> **PROVIDED DATA**:

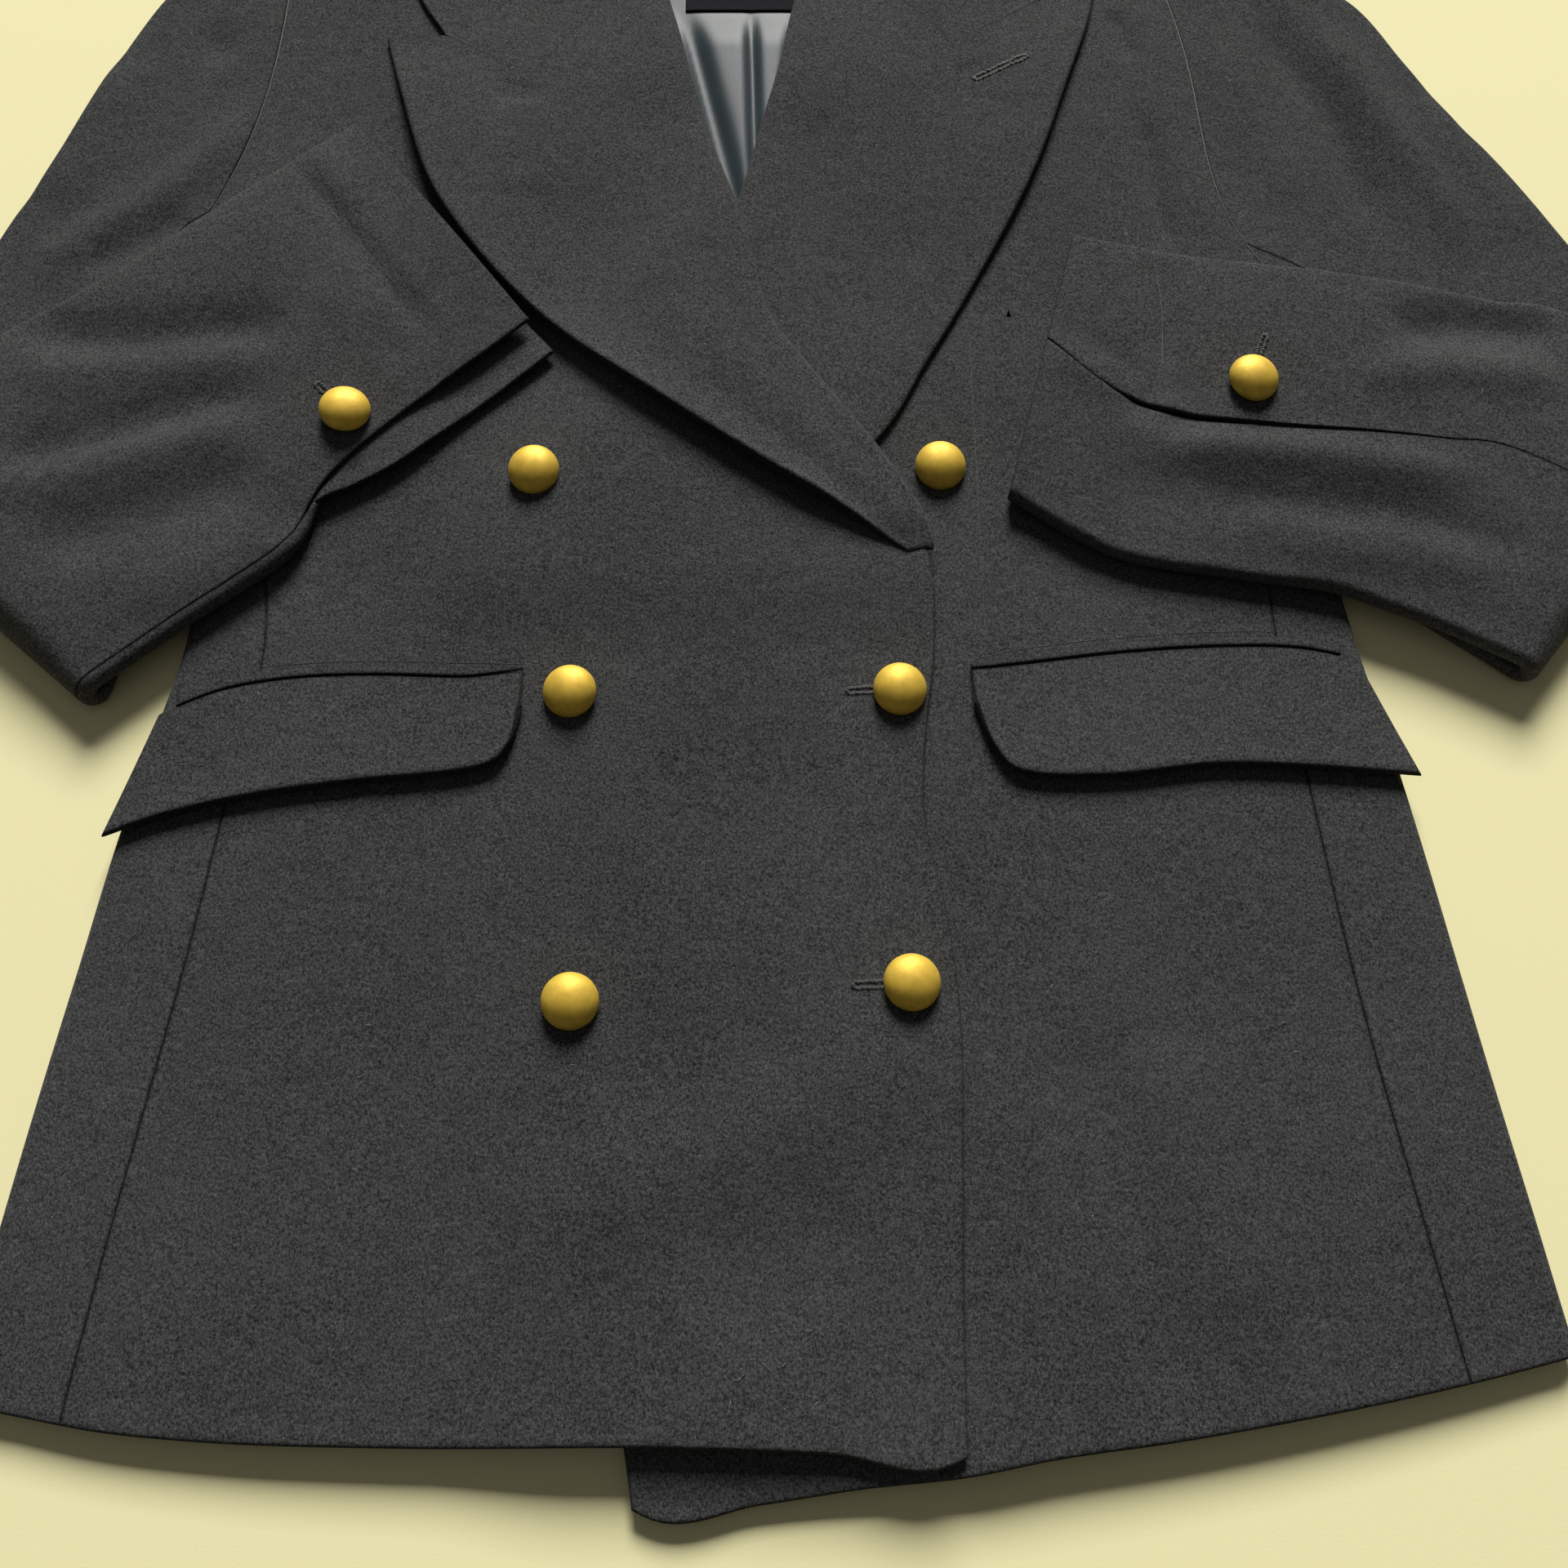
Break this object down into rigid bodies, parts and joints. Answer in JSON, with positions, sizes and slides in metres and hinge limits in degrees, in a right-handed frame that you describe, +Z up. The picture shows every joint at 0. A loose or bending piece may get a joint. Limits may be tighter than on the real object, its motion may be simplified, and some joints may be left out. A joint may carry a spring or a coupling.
{
  "type": "double-breasted blazer",
  "caption": "Double-breasted wool blazer laid flat with sleeves folded across the front: peak lapels, flap pockets, domed brass buttons and a satin-lined neck.",
  "frame": {"origin": "middle of the whole garment's box, on the surface that it lies on", "axes": "+X towards the wearer's left, +Y from the hem to the collar, +Z up off the surface"},
  "size_m": [0.8345, 0.8172, 0.032],
  "materials": {
    "wool": "heavy brushed navy wool, matt with a short nap",
    "lining": "slate blue satin",
    "label": "plain black woven tape",
    "brass": "matt aged brass"
  },
  "bodies": {
    "root": {"back": "wool", "front_right": "wool", "front_left": "wool", "side_right": "wool", "side_left": "wool", "lapel_right": "wool", "lapel_left": "wool", "collar": "wool", "sleeve_top_right": "wool", "sleeve_under_right": "wool", "sleeve_top_left": "wool", "sleeve_under_left": "wool", "pocket_flap_right": "wool", "pocket_flap_left": "wool", "pocket_welt_right": "wool", "pocket_welt_left": "wool", "back_lining": "lining", "neck_label": "label", "button_right_top": "brass", "button_right_middle": "brass", "button_right_bottom": "brass", "button_left_top": "brass", "button_left_middle": "brass", "button_left_bottom": "brass", "button_sleeve_right": "brass", "button_sleeve_left": "brass"}
  },
  "joints": []
}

> **SHORT TASK**: All of the lines above need to be given again exactly.

> **SOLUTION FOR THIS PROBLEM**:
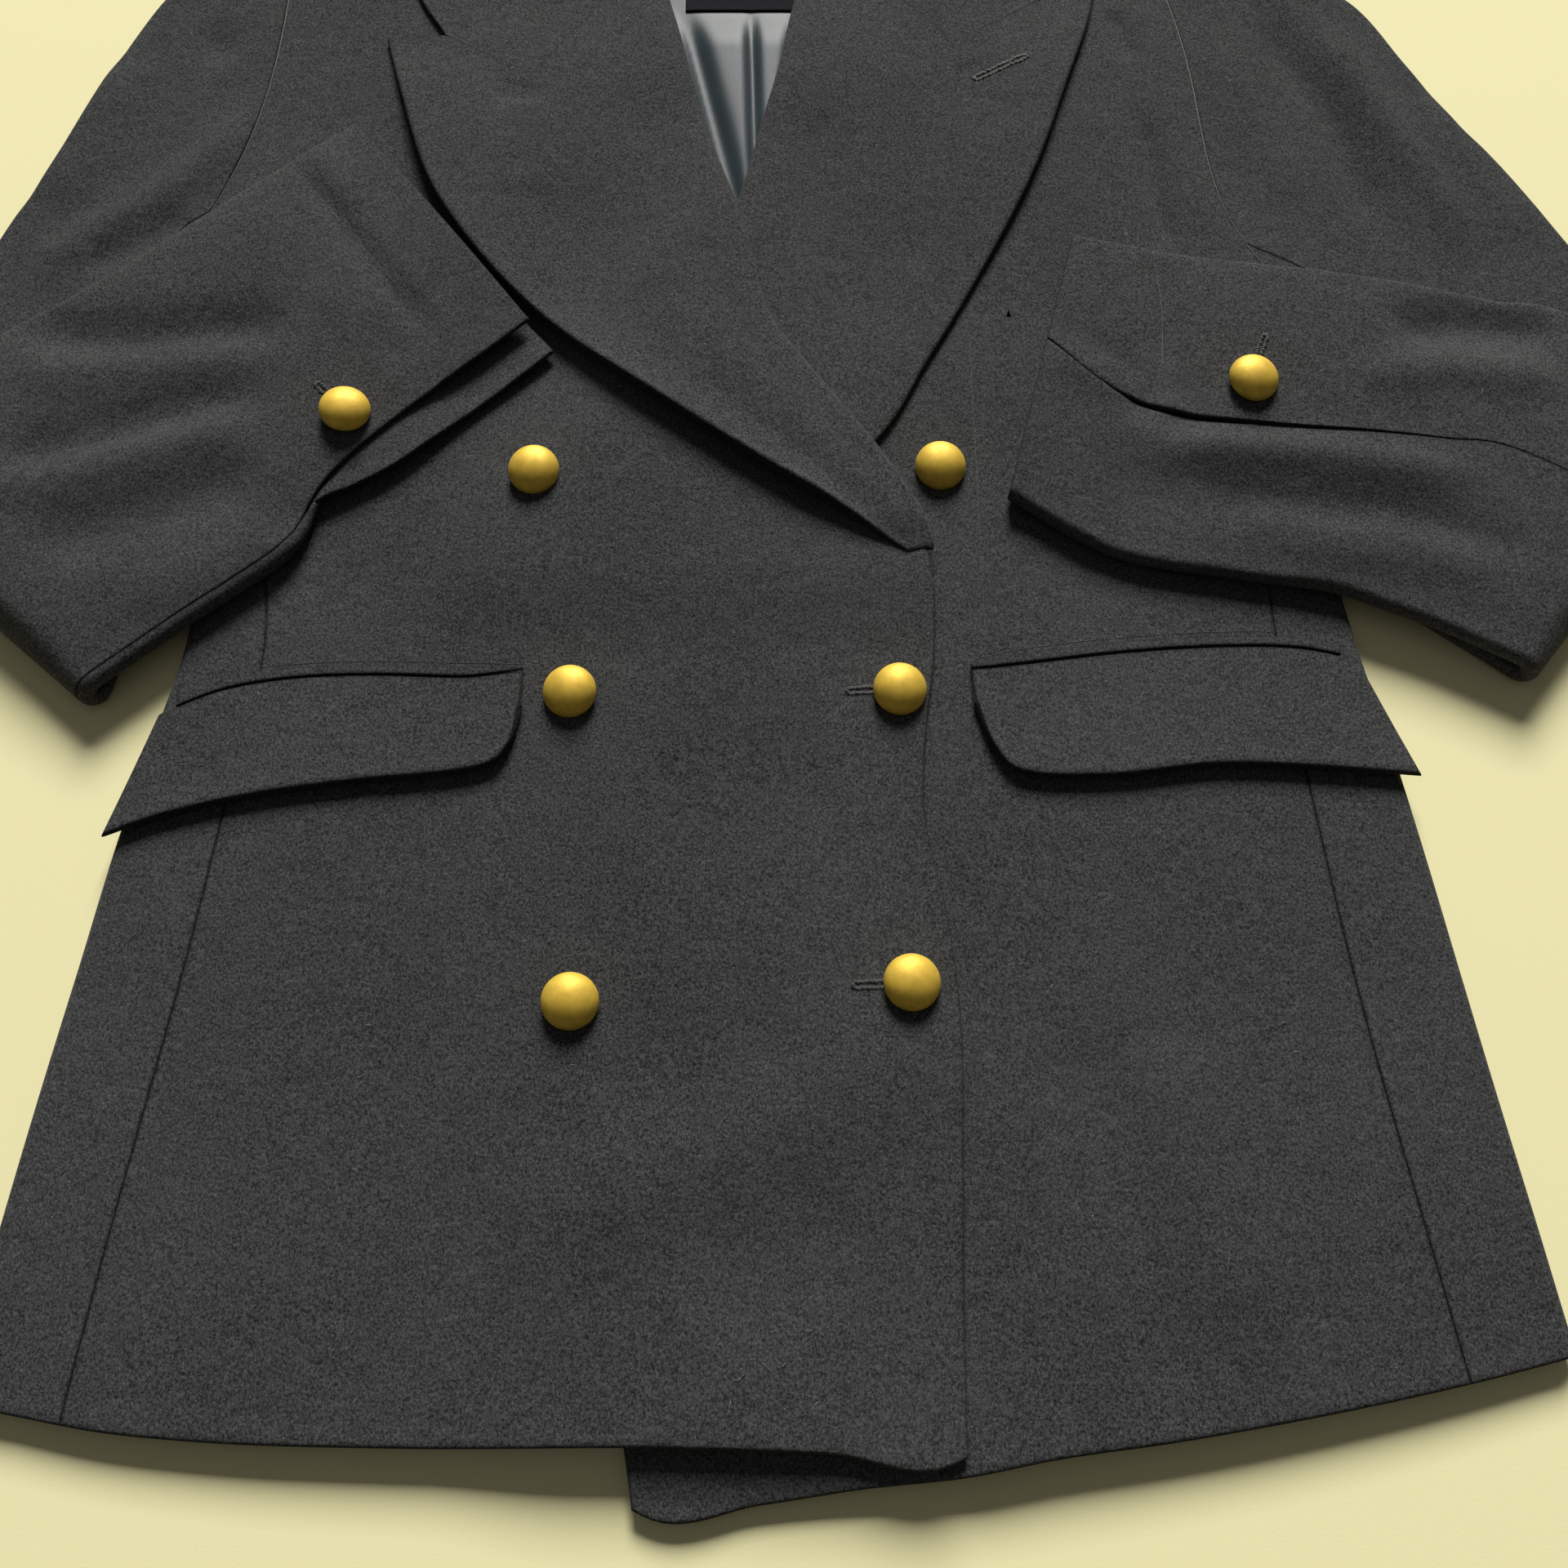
Break this object down into rigid bodies, parts and joints. Answer in JSON, with positions, sizes and slides in metres and hinge limits in degrees, in a right-handed frame that you describe, +Z up. The picture shows every joint at 0. A loose or bending piece may get a joint. Limits may be tighter than on the real object, its motion may be simplified, and some joints may be left out. A joint may carry a spring or a coupling.
{
  "type": "double-breasted blazer",
  "caption": "Double-breasted wool blazer laid flat with sleeves folded across the front: peak lapels, flap pockets, domed brass buttons and a satin-lined neck.",
  "frame": {"origin": "middle of the whole garment's box, on the surface that it lies on", "axes": "+X towards the wearer's left, +Y from the hem to the collar, +Z up off the surface"},
  "size_m": [0.8345, 0.8172, 0.032],
  "materials": {
    "wool": "heavy brushed navy wool, matt with a short nap",
    "lining": "slate blue satin",
    "label": "plain black woven tape",
    "brass": "matt aged brass"
  },
  "bodies": {
    "root": {"back": "wool", "front_right": "wool", "front_left": "wool", "side_right": "wool", "side_left": "wool", "lapel_right": "wool", "lapel_left": "wool", "collar": "wool", "sleeve_top_right": "wool", "sleeve_under_right": "wool", "sleeve_top_left": "wool", "sleeve_under_left": "wool", "pocket_flap_right": "wool", "pocket_flap_left": "wool", "pocket_welt_right": "wool", "pocket_welt_left": "wool", "back_lining": "lining", "neck_label": "label", "button_right_top": "brass", "button_right_middle": "brass", "button_right_bottom": "brass", "button_left_top": "brass", "button_left_middle": "brass", "button_left_bottom": "brass", "button_sleeve_right": "brass", "button_sleeve_left": "brass"}
  },
  "joints": []
}